3. Add rest of oil and saute the diced onions and sliced peppers until softened, about 5-6 minutes, add in garlic and continue stirring and softening for about 1-3 minutes more.
4. Return chicken and any juices to the pan.
5. Add wine and cook until alcohol evaporates, about 5 minutes, stirring and turning chicken occasionally.
6. Add entire jar of DC sauce, tomato paste, chopped rosemary, bay leaves, and half of the chopped parsley. Stir well, simmer on medium-low, occasionally turning chicken as needed.
7. As sauce starts to reduce a bit, slowly add in chicken stock in intervals, about a 1/2 cup at a time. Continue simmering and adding the rest of stock.
8. Cover and simmer on low for an hour or longer. If you chose to use a dutch oven, feel free to transfer covered pot to hot oven and cook at 350 for an hour or longer. Either way, check dish as needed and stir occasionally, turning chicken pieces in the sauce.
*At stage 8, I personally prefer to add a large package of brown mushroom, sliced.

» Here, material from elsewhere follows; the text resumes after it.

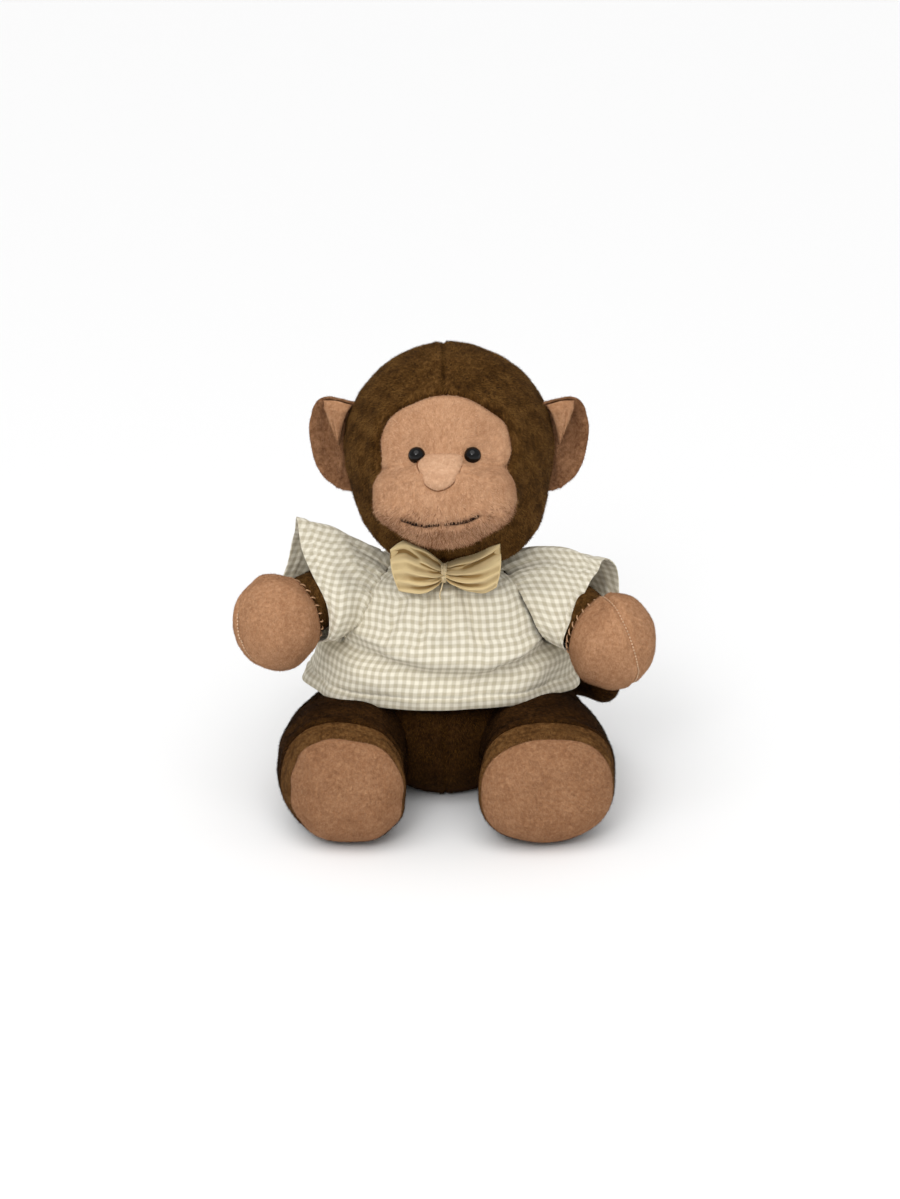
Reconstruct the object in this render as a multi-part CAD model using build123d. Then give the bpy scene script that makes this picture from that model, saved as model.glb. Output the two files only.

Crimini or Baby Bella mushrooms work great, and continue slow cooking with the addition of about 3/4 cup of a nice deep red wine!
Taste sauce for richness and flavor. Adjust as needed with salt & pepper, additional sprigs of rosemary, any preferred seasoning, a thread or more of additonal olive oil. Serve hot over polenta, spaghetti or mashed potatoes.